■ REQUIREMENT:
From the entries below, reproduce exactly the line containing "Keep writing the", the line containing "addNode('sea_horse', horse, brass);", and every line in between, with nothing added.

══════════

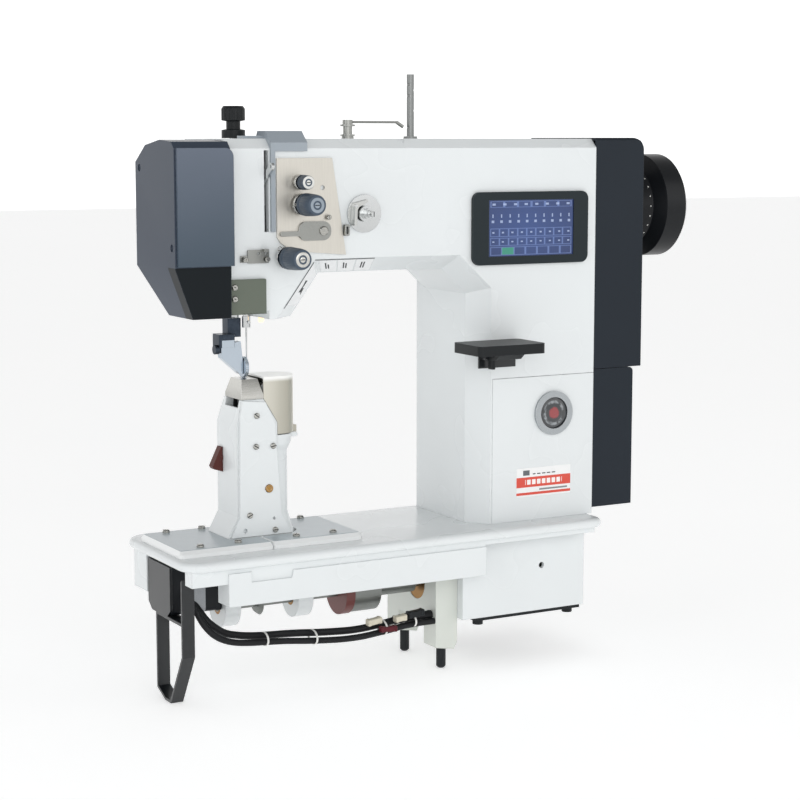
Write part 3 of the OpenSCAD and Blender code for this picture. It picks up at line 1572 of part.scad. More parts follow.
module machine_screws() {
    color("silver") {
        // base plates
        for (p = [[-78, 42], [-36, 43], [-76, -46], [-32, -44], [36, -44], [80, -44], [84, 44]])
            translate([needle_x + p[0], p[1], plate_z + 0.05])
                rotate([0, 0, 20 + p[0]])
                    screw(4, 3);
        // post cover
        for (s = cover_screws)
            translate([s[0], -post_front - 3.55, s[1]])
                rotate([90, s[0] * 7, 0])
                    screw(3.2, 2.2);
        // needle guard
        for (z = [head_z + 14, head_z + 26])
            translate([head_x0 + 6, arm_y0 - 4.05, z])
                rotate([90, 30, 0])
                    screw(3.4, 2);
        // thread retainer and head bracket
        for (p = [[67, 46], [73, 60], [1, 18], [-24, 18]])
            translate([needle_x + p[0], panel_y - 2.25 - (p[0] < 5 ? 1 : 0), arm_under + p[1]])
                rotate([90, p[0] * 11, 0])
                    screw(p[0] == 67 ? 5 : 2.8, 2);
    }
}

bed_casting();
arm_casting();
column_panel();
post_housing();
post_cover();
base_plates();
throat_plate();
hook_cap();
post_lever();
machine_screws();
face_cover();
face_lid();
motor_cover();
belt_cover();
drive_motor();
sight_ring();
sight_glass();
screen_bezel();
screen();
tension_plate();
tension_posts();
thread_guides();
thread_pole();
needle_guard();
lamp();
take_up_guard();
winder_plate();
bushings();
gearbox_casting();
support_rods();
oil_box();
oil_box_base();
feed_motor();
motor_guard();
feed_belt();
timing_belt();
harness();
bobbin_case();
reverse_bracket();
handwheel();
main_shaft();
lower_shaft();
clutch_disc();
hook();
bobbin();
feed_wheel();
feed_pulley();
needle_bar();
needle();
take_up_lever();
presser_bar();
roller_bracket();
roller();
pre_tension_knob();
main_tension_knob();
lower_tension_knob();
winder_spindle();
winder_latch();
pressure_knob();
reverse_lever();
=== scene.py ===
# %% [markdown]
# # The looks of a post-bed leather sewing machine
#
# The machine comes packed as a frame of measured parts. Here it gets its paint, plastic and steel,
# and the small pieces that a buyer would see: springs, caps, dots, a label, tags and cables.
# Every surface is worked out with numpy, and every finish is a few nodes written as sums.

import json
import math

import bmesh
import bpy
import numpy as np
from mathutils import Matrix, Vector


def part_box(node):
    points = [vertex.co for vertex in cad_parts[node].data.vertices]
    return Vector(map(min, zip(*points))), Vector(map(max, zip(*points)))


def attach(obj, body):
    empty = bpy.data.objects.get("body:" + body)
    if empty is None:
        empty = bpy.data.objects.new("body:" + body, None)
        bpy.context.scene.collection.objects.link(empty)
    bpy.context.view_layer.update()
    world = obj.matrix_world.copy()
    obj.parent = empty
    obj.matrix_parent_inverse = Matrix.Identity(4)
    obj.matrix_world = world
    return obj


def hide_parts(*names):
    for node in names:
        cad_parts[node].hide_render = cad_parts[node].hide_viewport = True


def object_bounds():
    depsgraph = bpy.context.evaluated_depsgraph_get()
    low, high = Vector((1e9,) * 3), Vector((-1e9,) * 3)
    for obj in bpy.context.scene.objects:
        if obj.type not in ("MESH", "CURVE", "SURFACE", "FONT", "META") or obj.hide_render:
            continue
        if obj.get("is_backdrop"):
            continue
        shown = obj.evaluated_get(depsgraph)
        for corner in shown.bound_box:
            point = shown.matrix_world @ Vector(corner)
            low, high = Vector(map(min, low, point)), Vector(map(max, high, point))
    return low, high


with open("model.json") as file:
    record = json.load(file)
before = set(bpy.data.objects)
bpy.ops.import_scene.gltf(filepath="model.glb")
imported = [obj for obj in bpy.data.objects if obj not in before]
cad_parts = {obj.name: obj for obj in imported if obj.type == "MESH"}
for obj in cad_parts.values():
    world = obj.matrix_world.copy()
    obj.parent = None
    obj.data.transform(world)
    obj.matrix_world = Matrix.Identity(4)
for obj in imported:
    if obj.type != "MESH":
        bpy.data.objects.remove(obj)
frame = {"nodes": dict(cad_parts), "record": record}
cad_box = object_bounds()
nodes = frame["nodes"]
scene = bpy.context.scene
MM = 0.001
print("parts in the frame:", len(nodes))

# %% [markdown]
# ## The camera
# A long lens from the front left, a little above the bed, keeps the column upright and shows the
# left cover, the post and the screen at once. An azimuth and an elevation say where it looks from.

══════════

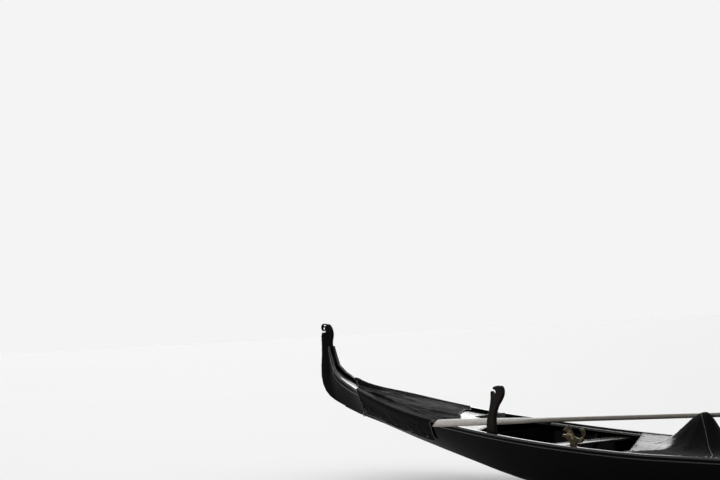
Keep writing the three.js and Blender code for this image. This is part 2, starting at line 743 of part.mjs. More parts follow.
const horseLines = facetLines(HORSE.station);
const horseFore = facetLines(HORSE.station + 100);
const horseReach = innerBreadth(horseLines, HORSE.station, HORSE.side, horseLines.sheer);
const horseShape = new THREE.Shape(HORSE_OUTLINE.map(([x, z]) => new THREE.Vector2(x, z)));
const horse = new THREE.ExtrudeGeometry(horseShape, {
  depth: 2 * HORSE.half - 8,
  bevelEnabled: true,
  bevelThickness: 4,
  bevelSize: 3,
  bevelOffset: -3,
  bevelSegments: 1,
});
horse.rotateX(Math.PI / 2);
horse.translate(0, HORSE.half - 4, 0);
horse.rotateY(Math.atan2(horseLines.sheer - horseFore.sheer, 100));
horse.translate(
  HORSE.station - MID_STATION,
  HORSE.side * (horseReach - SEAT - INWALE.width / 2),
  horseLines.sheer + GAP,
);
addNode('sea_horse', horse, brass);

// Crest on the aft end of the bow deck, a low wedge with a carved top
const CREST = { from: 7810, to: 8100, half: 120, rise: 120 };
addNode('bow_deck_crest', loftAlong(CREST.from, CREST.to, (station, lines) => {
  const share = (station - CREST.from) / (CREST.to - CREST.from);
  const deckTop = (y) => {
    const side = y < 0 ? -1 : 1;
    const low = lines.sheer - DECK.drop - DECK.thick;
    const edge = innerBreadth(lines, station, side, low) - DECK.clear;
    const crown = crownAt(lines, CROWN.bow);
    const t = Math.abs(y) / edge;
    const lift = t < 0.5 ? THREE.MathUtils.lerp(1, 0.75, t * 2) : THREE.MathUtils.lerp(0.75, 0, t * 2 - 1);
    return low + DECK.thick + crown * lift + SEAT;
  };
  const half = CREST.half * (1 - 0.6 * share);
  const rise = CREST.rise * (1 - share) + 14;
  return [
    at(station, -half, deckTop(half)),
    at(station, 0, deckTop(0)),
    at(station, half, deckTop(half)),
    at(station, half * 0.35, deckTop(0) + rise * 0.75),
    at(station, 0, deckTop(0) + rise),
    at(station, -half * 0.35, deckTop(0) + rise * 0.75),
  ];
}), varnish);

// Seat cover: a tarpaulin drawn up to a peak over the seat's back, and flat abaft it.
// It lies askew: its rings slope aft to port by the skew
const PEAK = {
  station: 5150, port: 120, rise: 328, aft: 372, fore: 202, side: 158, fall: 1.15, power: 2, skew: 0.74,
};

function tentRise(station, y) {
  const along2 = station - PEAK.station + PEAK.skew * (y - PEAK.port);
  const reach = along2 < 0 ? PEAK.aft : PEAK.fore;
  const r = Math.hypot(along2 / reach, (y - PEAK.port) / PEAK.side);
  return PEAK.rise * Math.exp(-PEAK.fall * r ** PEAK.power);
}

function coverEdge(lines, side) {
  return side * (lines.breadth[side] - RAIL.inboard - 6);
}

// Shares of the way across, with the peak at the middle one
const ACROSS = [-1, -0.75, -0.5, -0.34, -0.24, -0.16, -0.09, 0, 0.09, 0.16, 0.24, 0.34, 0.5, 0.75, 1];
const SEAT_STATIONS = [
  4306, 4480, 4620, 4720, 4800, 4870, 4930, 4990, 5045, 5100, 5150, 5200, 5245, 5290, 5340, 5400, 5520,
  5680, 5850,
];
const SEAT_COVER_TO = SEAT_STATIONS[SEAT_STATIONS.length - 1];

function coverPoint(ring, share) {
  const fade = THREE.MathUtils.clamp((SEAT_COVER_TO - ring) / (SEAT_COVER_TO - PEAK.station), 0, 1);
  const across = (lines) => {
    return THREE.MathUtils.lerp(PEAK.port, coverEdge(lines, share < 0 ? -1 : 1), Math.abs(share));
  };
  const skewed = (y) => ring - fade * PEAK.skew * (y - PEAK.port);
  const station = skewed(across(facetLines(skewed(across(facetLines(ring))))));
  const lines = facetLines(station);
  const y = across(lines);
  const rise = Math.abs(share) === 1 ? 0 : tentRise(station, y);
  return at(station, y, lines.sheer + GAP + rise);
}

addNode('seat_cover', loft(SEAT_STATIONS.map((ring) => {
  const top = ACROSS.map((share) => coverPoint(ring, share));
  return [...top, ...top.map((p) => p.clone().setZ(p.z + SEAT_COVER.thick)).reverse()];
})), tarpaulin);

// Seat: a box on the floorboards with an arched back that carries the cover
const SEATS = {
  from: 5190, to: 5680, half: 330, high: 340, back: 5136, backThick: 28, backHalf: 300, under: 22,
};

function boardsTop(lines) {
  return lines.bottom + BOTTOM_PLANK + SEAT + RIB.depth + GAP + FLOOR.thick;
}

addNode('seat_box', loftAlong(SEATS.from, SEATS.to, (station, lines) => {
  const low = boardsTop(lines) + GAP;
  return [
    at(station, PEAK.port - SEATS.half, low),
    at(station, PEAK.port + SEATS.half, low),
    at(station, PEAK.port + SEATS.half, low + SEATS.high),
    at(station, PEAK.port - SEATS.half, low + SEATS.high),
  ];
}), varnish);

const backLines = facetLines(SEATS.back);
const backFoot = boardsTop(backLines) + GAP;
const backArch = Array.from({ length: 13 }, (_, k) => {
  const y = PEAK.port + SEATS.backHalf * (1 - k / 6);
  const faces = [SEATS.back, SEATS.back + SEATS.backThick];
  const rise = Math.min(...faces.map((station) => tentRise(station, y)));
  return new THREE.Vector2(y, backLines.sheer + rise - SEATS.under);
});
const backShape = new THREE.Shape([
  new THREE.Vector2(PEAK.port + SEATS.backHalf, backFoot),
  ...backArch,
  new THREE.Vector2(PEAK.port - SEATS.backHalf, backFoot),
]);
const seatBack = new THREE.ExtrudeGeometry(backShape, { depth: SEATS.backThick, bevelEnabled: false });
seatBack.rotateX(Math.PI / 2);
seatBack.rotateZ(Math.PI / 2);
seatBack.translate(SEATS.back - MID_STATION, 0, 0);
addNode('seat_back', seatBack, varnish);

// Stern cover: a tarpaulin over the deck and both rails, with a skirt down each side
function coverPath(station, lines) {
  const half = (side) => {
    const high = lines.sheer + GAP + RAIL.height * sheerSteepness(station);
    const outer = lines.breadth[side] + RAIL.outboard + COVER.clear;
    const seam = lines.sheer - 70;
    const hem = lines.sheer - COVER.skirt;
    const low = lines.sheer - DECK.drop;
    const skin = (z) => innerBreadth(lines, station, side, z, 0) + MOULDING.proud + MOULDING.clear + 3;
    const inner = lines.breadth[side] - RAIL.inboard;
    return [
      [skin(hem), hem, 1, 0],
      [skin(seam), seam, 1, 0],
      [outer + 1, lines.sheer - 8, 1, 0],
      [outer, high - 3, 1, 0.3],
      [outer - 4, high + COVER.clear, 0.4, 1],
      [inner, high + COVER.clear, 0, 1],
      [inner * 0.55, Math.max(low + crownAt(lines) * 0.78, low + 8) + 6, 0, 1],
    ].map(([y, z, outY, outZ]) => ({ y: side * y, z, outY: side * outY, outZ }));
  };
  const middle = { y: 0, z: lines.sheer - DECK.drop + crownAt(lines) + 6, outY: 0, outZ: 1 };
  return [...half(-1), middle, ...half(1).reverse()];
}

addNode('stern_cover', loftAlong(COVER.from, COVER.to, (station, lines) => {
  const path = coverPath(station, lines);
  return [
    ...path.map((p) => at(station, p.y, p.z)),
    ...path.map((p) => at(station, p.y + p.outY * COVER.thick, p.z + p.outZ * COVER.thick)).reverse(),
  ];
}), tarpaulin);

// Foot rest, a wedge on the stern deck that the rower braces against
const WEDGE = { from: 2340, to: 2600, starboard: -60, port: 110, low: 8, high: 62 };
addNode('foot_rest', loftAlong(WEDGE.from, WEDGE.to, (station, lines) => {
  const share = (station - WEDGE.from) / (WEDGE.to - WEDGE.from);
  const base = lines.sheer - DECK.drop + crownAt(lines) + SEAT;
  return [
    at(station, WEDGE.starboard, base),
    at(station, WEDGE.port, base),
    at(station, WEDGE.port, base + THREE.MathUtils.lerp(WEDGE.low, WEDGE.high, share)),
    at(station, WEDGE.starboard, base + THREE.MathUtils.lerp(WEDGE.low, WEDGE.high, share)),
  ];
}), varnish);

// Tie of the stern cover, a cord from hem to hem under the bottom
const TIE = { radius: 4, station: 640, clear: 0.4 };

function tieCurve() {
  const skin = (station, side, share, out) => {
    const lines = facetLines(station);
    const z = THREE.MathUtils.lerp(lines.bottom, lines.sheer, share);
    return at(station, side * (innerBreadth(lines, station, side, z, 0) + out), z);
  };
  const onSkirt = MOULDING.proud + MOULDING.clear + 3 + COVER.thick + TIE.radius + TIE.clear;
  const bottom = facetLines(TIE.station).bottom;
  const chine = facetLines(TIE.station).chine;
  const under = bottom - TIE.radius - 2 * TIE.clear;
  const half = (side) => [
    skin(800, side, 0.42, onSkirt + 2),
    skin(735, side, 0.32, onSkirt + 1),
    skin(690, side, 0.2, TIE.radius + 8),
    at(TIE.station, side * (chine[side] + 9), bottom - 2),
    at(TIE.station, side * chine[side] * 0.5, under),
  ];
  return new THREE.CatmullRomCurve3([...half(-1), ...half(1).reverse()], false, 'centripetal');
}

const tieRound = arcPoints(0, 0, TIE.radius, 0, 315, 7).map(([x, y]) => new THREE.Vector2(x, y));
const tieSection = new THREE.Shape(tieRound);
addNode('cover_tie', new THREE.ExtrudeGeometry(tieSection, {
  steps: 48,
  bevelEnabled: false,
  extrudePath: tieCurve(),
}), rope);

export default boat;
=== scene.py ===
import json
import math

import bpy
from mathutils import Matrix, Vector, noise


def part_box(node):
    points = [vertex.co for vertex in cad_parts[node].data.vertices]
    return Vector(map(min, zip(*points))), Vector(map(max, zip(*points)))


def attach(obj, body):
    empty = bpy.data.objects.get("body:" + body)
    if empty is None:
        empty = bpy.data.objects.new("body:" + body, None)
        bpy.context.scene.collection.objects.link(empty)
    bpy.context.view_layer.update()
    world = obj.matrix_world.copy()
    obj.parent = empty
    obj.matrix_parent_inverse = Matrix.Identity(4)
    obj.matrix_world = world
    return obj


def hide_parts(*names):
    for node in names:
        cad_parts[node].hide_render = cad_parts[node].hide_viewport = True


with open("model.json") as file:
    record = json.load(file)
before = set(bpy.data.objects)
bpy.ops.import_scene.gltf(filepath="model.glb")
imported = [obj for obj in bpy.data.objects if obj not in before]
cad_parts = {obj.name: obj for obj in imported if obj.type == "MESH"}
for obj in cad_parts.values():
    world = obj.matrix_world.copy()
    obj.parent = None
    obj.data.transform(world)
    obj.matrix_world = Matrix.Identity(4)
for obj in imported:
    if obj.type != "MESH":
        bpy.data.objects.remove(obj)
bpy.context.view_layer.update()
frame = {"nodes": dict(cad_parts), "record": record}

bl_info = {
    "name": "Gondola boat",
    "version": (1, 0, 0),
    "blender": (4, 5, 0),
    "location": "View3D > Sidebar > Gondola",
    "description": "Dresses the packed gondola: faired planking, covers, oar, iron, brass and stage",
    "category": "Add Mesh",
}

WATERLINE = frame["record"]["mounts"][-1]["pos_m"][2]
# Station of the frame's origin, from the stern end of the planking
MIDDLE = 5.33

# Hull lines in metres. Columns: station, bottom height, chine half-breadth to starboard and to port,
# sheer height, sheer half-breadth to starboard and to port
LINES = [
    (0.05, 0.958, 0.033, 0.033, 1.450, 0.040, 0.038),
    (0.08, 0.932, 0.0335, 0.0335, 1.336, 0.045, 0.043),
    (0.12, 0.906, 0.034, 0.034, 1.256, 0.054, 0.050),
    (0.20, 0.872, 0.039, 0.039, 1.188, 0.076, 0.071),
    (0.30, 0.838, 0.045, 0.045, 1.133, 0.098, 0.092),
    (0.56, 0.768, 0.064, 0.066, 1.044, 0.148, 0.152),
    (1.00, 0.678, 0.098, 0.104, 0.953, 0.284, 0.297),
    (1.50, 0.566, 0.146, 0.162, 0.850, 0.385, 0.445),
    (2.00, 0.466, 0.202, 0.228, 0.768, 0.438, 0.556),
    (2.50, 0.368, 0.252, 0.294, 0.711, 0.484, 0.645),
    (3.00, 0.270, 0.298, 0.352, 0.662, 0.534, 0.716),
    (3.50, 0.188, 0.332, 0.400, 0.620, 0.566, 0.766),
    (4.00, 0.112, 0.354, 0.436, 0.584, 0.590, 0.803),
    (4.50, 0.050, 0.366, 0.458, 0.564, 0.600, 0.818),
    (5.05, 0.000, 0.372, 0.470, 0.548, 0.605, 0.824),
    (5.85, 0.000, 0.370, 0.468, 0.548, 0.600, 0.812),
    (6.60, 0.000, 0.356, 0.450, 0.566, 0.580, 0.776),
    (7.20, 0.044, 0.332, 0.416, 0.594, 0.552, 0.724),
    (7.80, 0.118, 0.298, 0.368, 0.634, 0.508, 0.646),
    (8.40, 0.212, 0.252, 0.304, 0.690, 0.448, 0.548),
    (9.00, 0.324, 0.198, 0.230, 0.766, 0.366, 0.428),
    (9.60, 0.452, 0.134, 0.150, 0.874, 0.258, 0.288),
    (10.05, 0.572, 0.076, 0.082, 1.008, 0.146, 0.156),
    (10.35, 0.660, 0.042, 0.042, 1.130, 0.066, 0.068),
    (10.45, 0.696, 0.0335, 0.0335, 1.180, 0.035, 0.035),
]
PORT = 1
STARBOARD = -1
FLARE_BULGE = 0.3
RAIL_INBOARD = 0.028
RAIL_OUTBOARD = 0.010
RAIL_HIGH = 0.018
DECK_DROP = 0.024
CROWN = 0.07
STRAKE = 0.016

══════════

■ SOLUTION TO THIS PROBLEM:
Keep writing the three.js and Blender code for this image. This is part 2, starting at line 743 of part.mjs. More parts follow.
const horseLines = facetLines(HORSE.station);
const horseFore = facetLines(HORSE.station + 100);
const horseReach = innerBreadth(horseLines, HORSE.station, HORSE.side, horseLines.sheer);
const horseShape = new THREE.Shape(HORSE_OUTLINE.map(([x, z]) => new THREE.Vector2(x, z)));
const horse = new THREE.ExtrudeGeometry(horseShape, {
  depth: 2 * HORSE.half - 8,
  bevelEnabled: true,
  bevelThickness: 4,
  bevelSize: 3,
  bevelOffset: -3,
  bevelSegments: 1,
});
horse.rotateX(Math.PI / 2);
horse.translate(0, HORSE.half - 4, 0);
horse.rotateY(Math.atan2(horseLines.sheer - horseFore.sheer, 100));
horse.translate(
  HORSE.station - MID_STATION,
  HORSE.side * (horseReach - SEAT - INWALE.width / 2),
  horseLines.sheer + GAP,
);
addNode('sea_horse', horse, brass);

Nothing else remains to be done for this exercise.